At the start of summer, Wick, Rahmey and Gast began working on a design based on a versatile, self-maintaining hydroponic system that could act like Legos, easily connecting multiple systems to form a working space for consumers.
They knew what they wanted. What they didn’t know, Gast says, was pretty much everything else. The students had to figure out the type of plants to use and the system’s design, and they had to create the system’s technical aspects. The team also had to figure out the demand for the product. They had just begun to define their primary users and customer segments, according to Gast, so they had not spoken to many possible consumers.
“This was a really big thing for the summer,” Gast says. “Understanding ‘OK, well we have this idea, but it's very conceptual. How do we actually go from this idea to creating a real product?’”
Most of the summer, Wick says, was spent building a system, performing hands-on testing and then figuring out a business model. They learned how hydroponics work, built an initial drip irrigation system and then tested a hydrofilter for how often the water needed to be filtered.
Wick says the team hopes to have a system built in 2022 that is ready to be sold to the public. It’s a quick turnaround but this is a group of students Slocum refers to as his “Dream Team.”
“These students possess the drive and the passion to make this project successful. They have a willingness to take a deep dive into all of these disparate topics and emerge experts.
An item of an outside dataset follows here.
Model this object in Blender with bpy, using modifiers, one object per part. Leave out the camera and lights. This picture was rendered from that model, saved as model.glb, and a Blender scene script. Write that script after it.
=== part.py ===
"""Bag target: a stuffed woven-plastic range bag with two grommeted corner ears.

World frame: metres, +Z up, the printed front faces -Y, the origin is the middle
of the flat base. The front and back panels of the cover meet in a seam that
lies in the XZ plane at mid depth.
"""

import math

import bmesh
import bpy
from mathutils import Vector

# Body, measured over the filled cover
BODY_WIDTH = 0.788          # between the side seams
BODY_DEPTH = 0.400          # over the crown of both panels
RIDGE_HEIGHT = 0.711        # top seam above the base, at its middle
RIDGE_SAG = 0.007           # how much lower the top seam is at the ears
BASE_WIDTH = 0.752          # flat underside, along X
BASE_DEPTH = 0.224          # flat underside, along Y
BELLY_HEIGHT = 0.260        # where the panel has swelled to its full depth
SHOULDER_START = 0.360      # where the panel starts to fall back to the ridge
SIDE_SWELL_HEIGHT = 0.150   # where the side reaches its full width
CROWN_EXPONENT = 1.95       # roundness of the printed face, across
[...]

I don’t think they have failed to execute on any level,” Slocum says. “And they just keep coming back for more and more and more and more. They’ve also had an amazing development as a team. They’ve really clicked and become a cohesive group in a way you don’t always see in teams. ...All of them believe in the project—I believe in the project—and the end result is a project that evolves in this incredibly symbiotic way. It is such a joy.”
Seeing each team member’s transformation and growth as both an individual and a student is something else that makes the experience special for Slocum.